I have to say that school can for some be something that "rips your heart out". A child's happiness is worth far more than anything in my book.
Florrie, I do know what 'one of those parents' are like. They are the group of 3 or so parents that hog the teacher's attention at every opportunity - going into school, coming out of school - so that I have to write scribbled notes to pass to my DS to give to his teacher to remind her that he has to leave for an appt, so he can take his homework. They are also the parents that kept me waiting for nearly an hour for a 15 minute parent meeting as they had resolutely refused to move until the HT came in as well.
DS is in Y5 and they are still doing it.

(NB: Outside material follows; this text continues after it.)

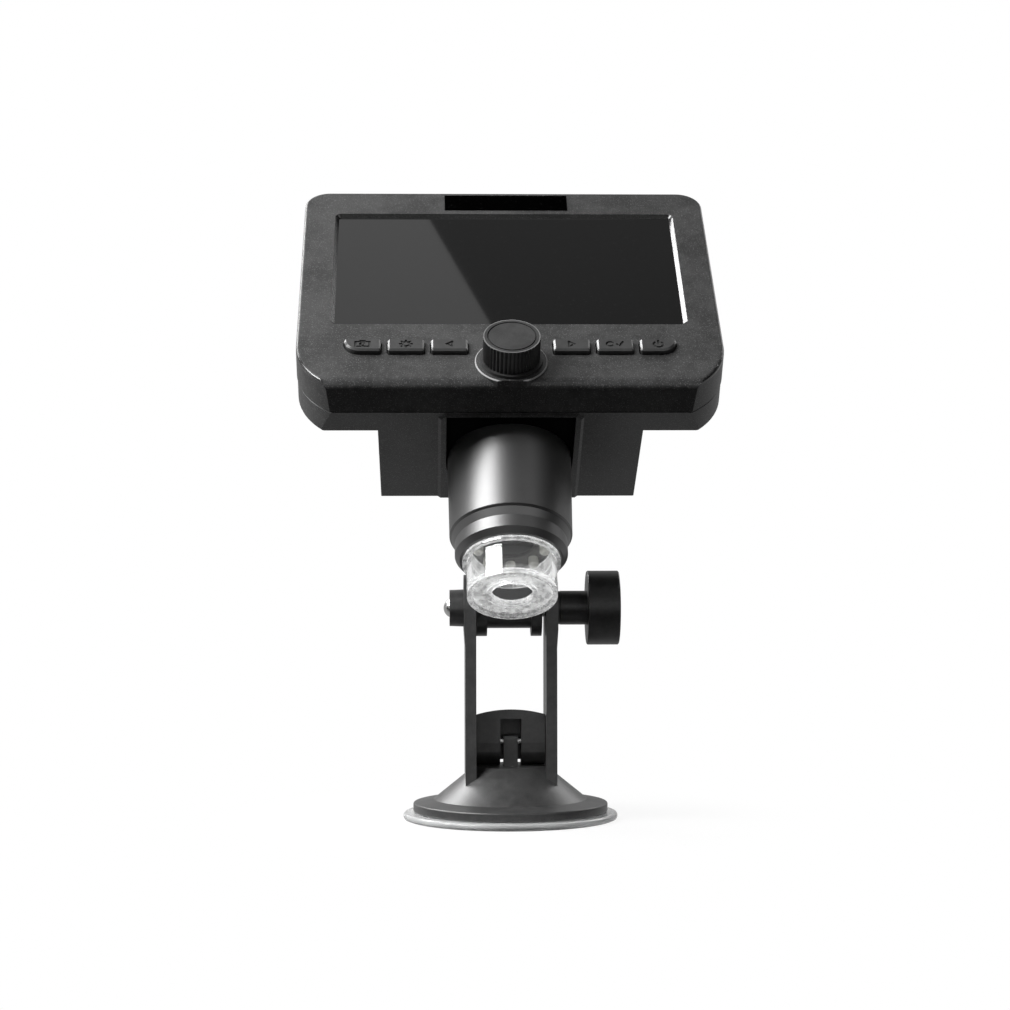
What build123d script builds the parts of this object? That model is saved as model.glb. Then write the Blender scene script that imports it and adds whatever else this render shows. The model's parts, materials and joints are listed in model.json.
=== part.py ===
from build123d import *
import os
from math import atan2, cos, hypot, pi, radians, sin, tan

# Handheld LCD digital microscope on a fork-type suction-cup stand.
# Millimetres. +Z is up, -Y is the side the user looks at, and the origin is the centre of the
# suction disc's underside. The head is drawn in its own frame, with the barrel upright and the
# tilt axis as origin, and is then leaned over on the stand.

# ---------------------------------------------------------------- fits and clearances
running = 0.06          # radial play of a turning or sliding pair
slip = 0.15             # play round a part that is pushed or dropped in
stack = 0.1             # air between parts stacked on one another
weld = 0.1              # depth to which a joined form runs into its neighbour
reach = 200.0           # longer than the object, for tools that cut right through

# ---------------------------------------------------------------- stand
pivot_height = 58.25    # tilt axis above the table
head_lean = 33.0        # degrees, barrel from vertical
disc_radius = 29.6
disc_thickness = 2.0
disc_lip = 0.5          # height of the bevel under the disc's edge
disc_land = 4.6         # width of the flat ring that seals
vacuum_rise = 2.4       # height of the hollow under the disc's middle
disc_hub_radius = 9.5
disc_hub_cover = 1.0    # rubber over the stem's foot
dome_radius = 26.9
dome_rim = 2.5          # height of the dome's edge
dome_rim_round = 0.5
dome_shoulder_radius = 21.2
dome_shoulder_rise = 1.0
dome_neck_radius = 12.9
dome_neck_height = 12.2
dome_top_radius = 9.6
dome_top = 14.6         # flat that the cam bears on
dome_wall = 2.2
fork_gap = 19.2         # clear width between the arms
arm_thickness = 2.95
arm_eye_step = 0.35     # how much thicker the arms are at the eyes
arm_step_top = 5.5      # the step starts this far below the tilt axis
arm_step_low = 10.8     # and ends here
arm_eye_radius = 9.2
arm_foot_half_depth = 9.6
nut_boss_radius = 5.2
nut_boss_taper = 0.2
nut_boss_length = 3.9
nut_radius = 3.6        # threaded insert pressed into the boss
nut_length = 3.2
nut_facets = 16
bolt_radius = 2.5
bolt_end = 1.65         # how far the bolt's dome stands out of the nut boss
washer_radius = 4.6
washer_thickness = 0.8
clamp_neck_radius = 4.7
clamp_neck_length = 7.4
clamp_knob_radius = 10.25
clamp_knob_length = 8.8
clamp_knob_edge = 0.25
clamp_knob_cap = 2.0    # plastic over the bolt's end

# ---------------------------------------------------------------- cam lever
stem_width = 3.9
stem_depth = 5.0
stem_top = 23.2
stem_top_round = 1.2
stem_foot_radius = 6.0
stem_foot_thickness = 1.5
foot_cover = 2.6        # rubber under the stem's foot
pin_radius = 1.0
pin_height = 21.35
pin_sink = 0.6          # how far the pin's ends lie inside the lever's sides
cam_lift = 2.0          # stroke of the stem
cam_steps = 8           # stations along the cam's curve
cam_heel = 0.2          # lever past the cam's end
lever_swing = 75.0      # degrees
lever_gap = 0.15        # lever to arm, on each side
lever_slot = 5.8
lever_web_gap = 1.8     # stem to the web behind it
lever_plate = 2.6
lever_top = 9.1         # crown of the lever above its pin
lever_crown = 1.3       # how much lower its edges are
lever_reach = 27.0
lever_droop = 12.0      # degrees below level when it is locked
lever_corner = 6.5

# ---------------------------------------------------------------- tilt bracket
hub_play = 1.2          # total air between the hub and the arms
hub_left_gap = 0.2      # of which this much on the left
hub_radius = 5.6
cheek_radius = 7.8
cheek_width = 2.9
bracket_plate = 3.0
bracket_width = 26.0
bracket_rise = 30.2     # its top above the block's underside
bracket_flare_low = 14.0
bracket_flare_high = 22.0
bracket_rib = 1.6
bracket_rib_width = 1.8
bracket_screw_radius = 1.25
bracket_screw_head = 2.4
bracket_screw_length = 6.5
bracket_screw_column = 16.0    # across
bracket_screw_row = 18.0       # up the plate
bracket_screw_drop = 5.0       # upper row below the plate's top
screw_post_radius = 3.0
screw_head_height = 0.75       # share of the head's radius
screw_slot = 0.7

# ---------------------------------------------------------------- case, about the screen
screen_lean = 18.0      # degrees, screen from the barrel's direction
screen_forward = 41.8   # screen centre ahead of the tilt axis
screen_height = 86.8    # and above it, along the barrel
case_width = 115.8
case_top = 39.5
case_bottom = 55.0      # lower edge of the face
seam_drop = 0.9         # the underside falls this much on its way to the parting line
corner_top = 7.2
corner_bottom = 22.2
corner_rise = 17.3      # centre of the lower corners above the face's lower edge
front_depth = 9.3
case_depth = 17.2
wall = 2.0
face_wall = 2.6
rim_round = 0.9
lower_round = 2.8
rear_round = 0.8
rear_inset = 0.2
seam_groove = 0.3
view_width = 95.8
view_height = 53.8
bevel = 1.1
bevel_depth = 1.0
view_corner = 0.8
window_margin = 1.4
window_thickness = 1.4
lcd_side_gap = 3.15     # display module to the side walls
lcd_top_gap = 7.8       # and below the case's top
lcd_key_gap = 0.4       # and above the keys' flanges
lcd_thickness = 2.9
lcd_lead_width = 20.0
lcd_lead_length = 2.6
lcd_lead_thickness = 0.3
board_side_gap = 3.9    # main board to the side walls
board_top_gap = 8.2
board_key_gap = 13.0    # its lower edge above the keys' row
board_thickness = 1.6
board_depth = 7.2       # front of the main board behind the face
chips = ((-10, 8, 14, 14, 1.2), (14, 10, 10, 12, 1.1), (-30, -12, 8, 8, 1.0), (24, -20, 20, 3, 1.8))
plate_width = 35.6
plate_height = 7.8
plate_shift = 0.6       # to the right of the middle
plate_thickness = 0.5
plate_inset = 0.25
plate_edge = 0.15
plate_centre = 33.8
column_side = 8.0       # screw columns in from the sides
column_top = 5.1        # upper ones below the top
column_bottom = 13.5    # lower ones above the face's lower edge
column_radius = 2.4
case_screw_radius = 1.0
case_screw_length = 11.0
case_screw_head = 1.9
screw_sink = 2.2        # depth of the screw heads' holes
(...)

Is that involved, or over bearing, where they expect that other parents do not get a look in or can wait as they are obviously not entitled to the teachers time as well. If you think that's a rant, well yes, but I have 3 DCs and I can honestly say that there are a group of 'one of those parents' in each class. I can tell you now that they will still stop us 'less entitled' parents access to the teacher for years to come!
Book an appointment, say what you have to say in private, remember that there could be 30 + other parents that also want a say.
My DD has only just turned 4, she's probably the youngest in her class. She's very sociable and outgoing and has loved starting school... but the novelty is starting to wear off now, she's a bit pissed off at the fact that she actually has to do this school thing 5 days a week, no choice in the matter.
So she had a good week last week, but this week there's been tears and tantrums in the morning and at bedtimes. It's a very fraught and emotional time, god knows how she'll get on til half term. You have my sympathy op!
florrie I'm with you. My heart feels ripped out too, this is all way way tougher than I thought it would be and we are looking and researching our options should this route turn out to not suit our child.
OP I hope things get easier, I wish I could send you more than a virtual hug, it is the worst thing in the world seeing your child distressed. Trust your instincts and squeeze him tight every chance you can.